_RAW DATA_
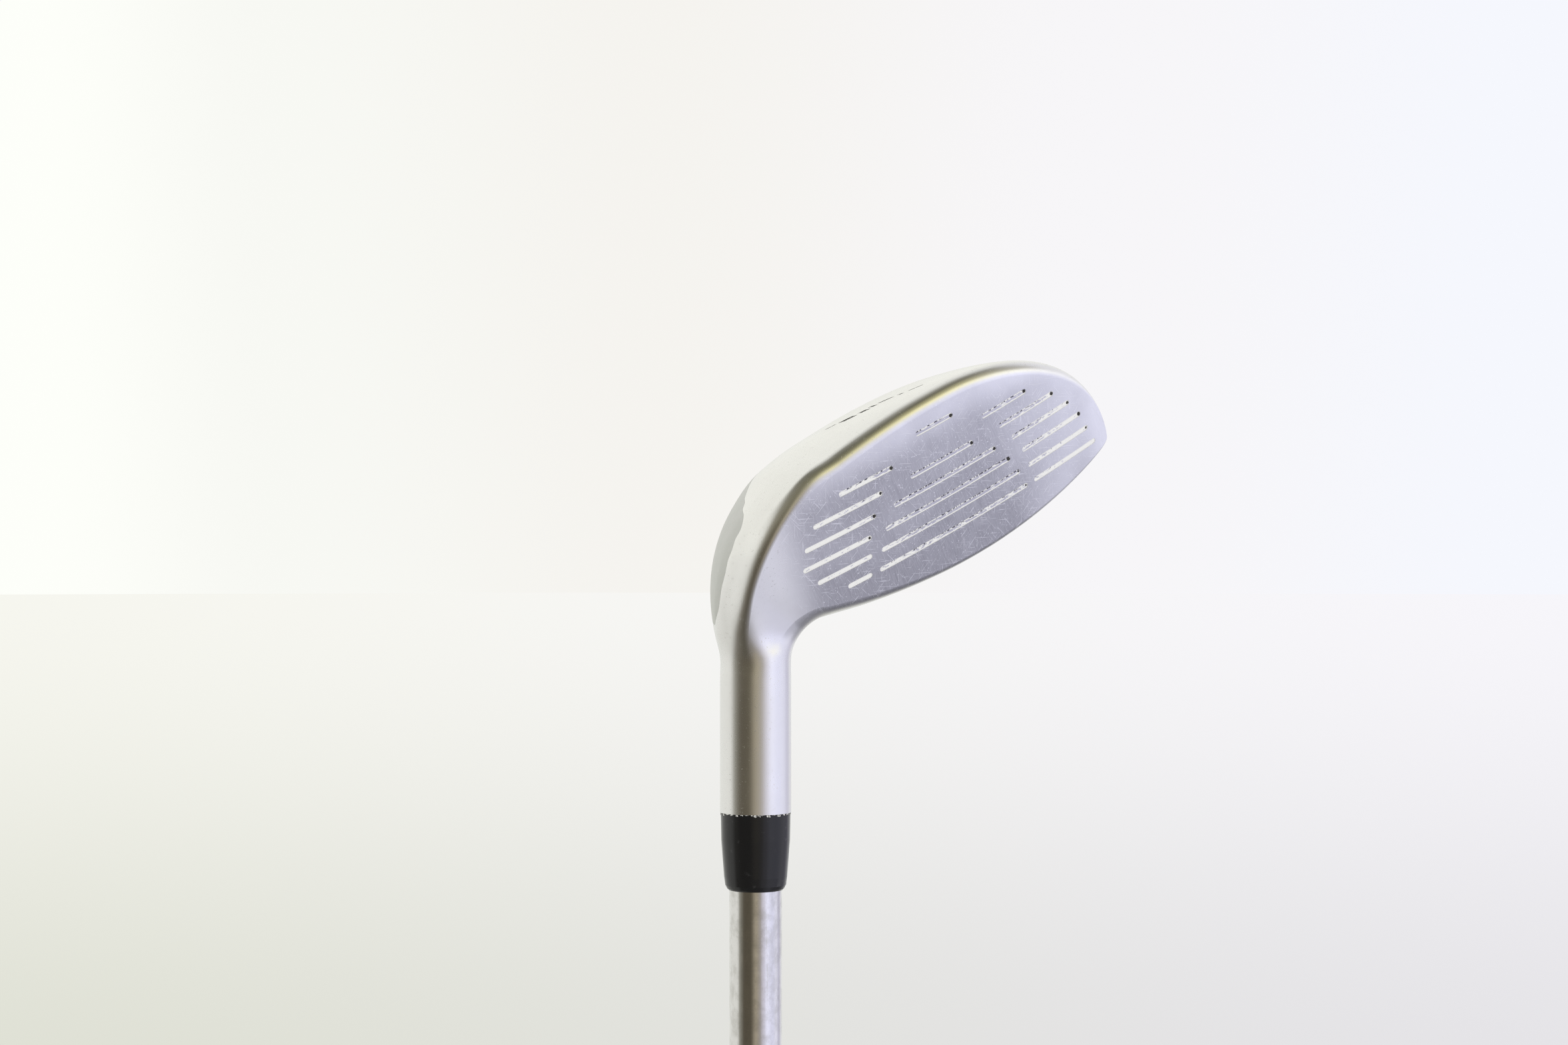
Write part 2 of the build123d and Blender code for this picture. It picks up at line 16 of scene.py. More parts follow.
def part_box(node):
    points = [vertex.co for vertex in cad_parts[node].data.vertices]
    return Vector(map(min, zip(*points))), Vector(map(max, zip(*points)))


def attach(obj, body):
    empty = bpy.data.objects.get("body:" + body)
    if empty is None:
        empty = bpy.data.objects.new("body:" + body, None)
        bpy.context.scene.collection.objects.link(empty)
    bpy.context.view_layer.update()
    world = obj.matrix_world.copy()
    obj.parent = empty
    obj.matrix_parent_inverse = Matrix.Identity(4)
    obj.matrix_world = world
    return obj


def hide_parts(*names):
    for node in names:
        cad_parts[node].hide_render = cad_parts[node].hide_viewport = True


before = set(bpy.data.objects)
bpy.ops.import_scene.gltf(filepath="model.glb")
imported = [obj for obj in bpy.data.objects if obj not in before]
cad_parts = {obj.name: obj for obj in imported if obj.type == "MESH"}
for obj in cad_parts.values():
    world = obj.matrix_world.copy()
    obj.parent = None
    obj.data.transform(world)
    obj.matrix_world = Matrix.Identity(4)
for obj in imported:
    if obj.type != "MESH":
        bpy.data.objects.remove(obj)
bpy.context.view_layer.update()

MM = 0.001

# ---------------------------------------------------------------- measures of the club (mm, degrees)
club_length = 1016.0
lie = math.radians(63.5)
loft = math.radians(19.0)
face_centre = (26.1, -12.5, 20.0)   # toe, rear, up
face_radius = 314.0
toe_tip = (65.3, -3.0, 29.8)
deepest_toe = 29.5
leading_edge_height = 6.7
heel_camber_radius = 136.0
topline_height = 37.9
topline_toe = 30.0
topline_radius = 135.0
topline_fullness = 3.0
rear_depth = 28.5
rear_height = 20.0
heel_reach = 45.5
sole_fall = 8.5
sole_low_offsets = (15.0, 2.2, 1.8)
sole_flatness = (1.1, 1.05, 0.35)
sole_toe_reach = 25.0
crown_rise = 14.0
edge_radius = 2.5
topline_edge_radius = 1.5
topline_heel_edge_radius = 3.2
edge_break = 5.0
hosel_radius = 6.36
hosel_end = 66.2
hosel_straight = 42.5
heel_pivot = (16.0, 38.54)
fan_turns = (0, 12, 26, 40, 52)
skin_toes = (6, 16, 26, 36, 45, 52.5, 58, 61.5, 63.6, 64.7, 65.15, 65.28)
patch_steps = 14                    # divisions of each curved patch of the skin
smooth_limit = math.radians(30.0)   # edges that turn less than this are shaded smooth

slot_pitch = 3.6
shaft_tip_radius = 4.7
shaft_butt_radius = 7.62
shaft_wall = 0.42
shaft_steps = 16
step_length = 38.1
first_step = 742.0
step_taper = 1.2
grip_profile = [(8.0, 13.6), (40.0, 13.2), (120.0, 11.9), (200.0, 10.6), (250.0, 9.6), (267.0, 8.8)]
grip_mouth = (6.0, 7.05)            # depth and radius of the bore at the grip's mouth
grip_slack = 0.25                   # from the shaft to the grip's bore: its tape and a hair of room
grip_relief_depth = 0.42
grip_rings = (10.5, 13.0, 100.0, 103.0, 106.0, 176.0, 179.0, 182.0, 206.0, 244.0, 247.0, 250.0, 262.0)
knurled = ((16.0, 97.0), (185.0, 203.0))
dashed = (109.0, 173.0)
dash_pitch = 3.2
chip_radius = 6.285                 # just proud of the ferrule

# toe ends of the score lines with painted shadow, the shade of their end walls: the line's row,
# and its place along the toe from the middle of the face (mm)
shaded_slot_ends = (
    (-3, 4.3), (-2, -10.4), (-2, 21.5), (-1, 7.4), (-1, -13.7), (-1, 27.7), (0, 12.1), (0, -16.0),
    (0, 31.1), (1, 14.8), (1, -17.9), (1, 33.4), (2, 16.5), (2, 34.6), (3, 17.7),
)
shadow_inset = 0.44                   # from the end of a line to the middle of its painted shadow
shadow_sides = 9

# ---------------------------------------------------------------- the head's axes
toe_axis = np.array([math.sin(lie), 0, math.cos(lie)])
rear_axis = np.array([0, 1.0, 0])
up_axis = np.array([math.cos(lie), 0, -math.sin(lie)])
ground_point = np.array([0, 0, club_length])
pivot = np.array([heel_pivot[0], 0, club_length - heel_pivot[1]])


def head_point(toe, rear, up):
    return ground_point + toe_axis * toe + rear_axis * rear + up_axis * up


face_origin = head_point(*face_centre)
face_normal = up_axis * math.sin(loft) - rear_axis * math.cos(loft)
face_up = up_axis * math.cos(loft) + rear_axis * math.sin(loft)
sphere_centre = face_origin - face_normal * face_radius
pivot_toe = float((pivot - ground_point) @ toe_axis)
pivot_up = float((pivot - ground_point) @ up_axis)


# ---------------------------------------------------------------- the head's outside, as in the CAD
# A section is six joints in a plane: (rear, out, angle in, angle out, fullness in, fullness out).

def joint(rear, out, angle_in, angle_out=None, full_in=1.0, full_out=1.0):
    return (rear, out, angle_in, angle_in if angle_out is None else angle_out, full_in, full_out)


def polar(radius, angle):
    return radius * math.cos(math.radians(angle)), radius * math.sin(math.radians(angle))


def blend(first, second, share):
    return tuple(a + (b - a) * share for a, b in zip(first, second))


def ease(value):
    value = min(max(value, 0.0), 1.0)
    return value * value * (3 - 2 * value)


def oval(share, power):
    return max(0.0, 1 - share ** power) ** (1 / power)


def face_rear(toe, up):
    offset = sphere_centre - ground_point
    across = (toe - offset @ toe_axis) ** 2 + (up - offset @ up_axis) ** 2
    return offset[1] - math.sqrt(face_radius ** 2 - across)


def toe_share(toe):
    return max(0.0, (toe - deepest_toe) / (toe_tip[0] - deepest_toe))


def heel_share(toe):
    return max(0.0, (deepest_toe - toe) / (deepest_toe - pivot_toe))


def face_bottom_height(toe):
    if toe > deepest_toe:
        return toe_tip[2] - (toe_tip[2] - leading_edge_height) * oval(toe_share(toe), 2)
    return leading_edge_height + (deepest_toe - toe) ** 2 / (2 * heel_camber_radius)


def topline(toe):
    arc = topline_height - (toe - topline_toe) ** 2 / (2 * topline_radius)
    return toe_tip[2] + (arc - toe_tip[2]) * oval(toe_share(toe), topline_fullness)


def rear_outline(toe):
    share = toe_share(toe) if toe > deepest_toe else (deepest_toe - toe) / heel_reach
    return toe_tip[1] + (rear_depth - toe_tip[1]) * oval(share, 2.2)


def corner(rear, out, angle, end_angle, radius):
    centre_rear, centre_out = polar(radius, angle - 90)
    end_rear, end_out = polar(radius, end_angle + 90)
    return rear + centre_rear + end_rear, out + centre_out + end_out


def circle_joints(centre_out):
    joints = []
    for angle in (218, 172, 100, 0, -70, -108):
        rear, out = polar(hosel_radius, angle)
        joints.append(joint(rear, centre_out + out, angle - 90))
    return joints


def along_sole(toe, values):
    heel_value, middle_value, toe_value = values
    if toe < deepest_toe:
        return middle_value + (heel_value - middle_value) * min(1.0, heel_share(toe))
    share = min(1.0, (toe - deepest_toe) / sole_toe_reach)
    return middle_value + (toe_value - middle_value) * share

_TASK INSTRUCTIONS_
In the material above, find the lines that contain "empty" and show them.

_RESULT OF THIS TASK_
    empty = bpy.data.objects.get("body:" + body)
    if empty is None:
        empty = bpy.data.objects.new("body:" + body, None)
        bpy.context.scene.collection.objects.link(empty)
    obj.parent = empty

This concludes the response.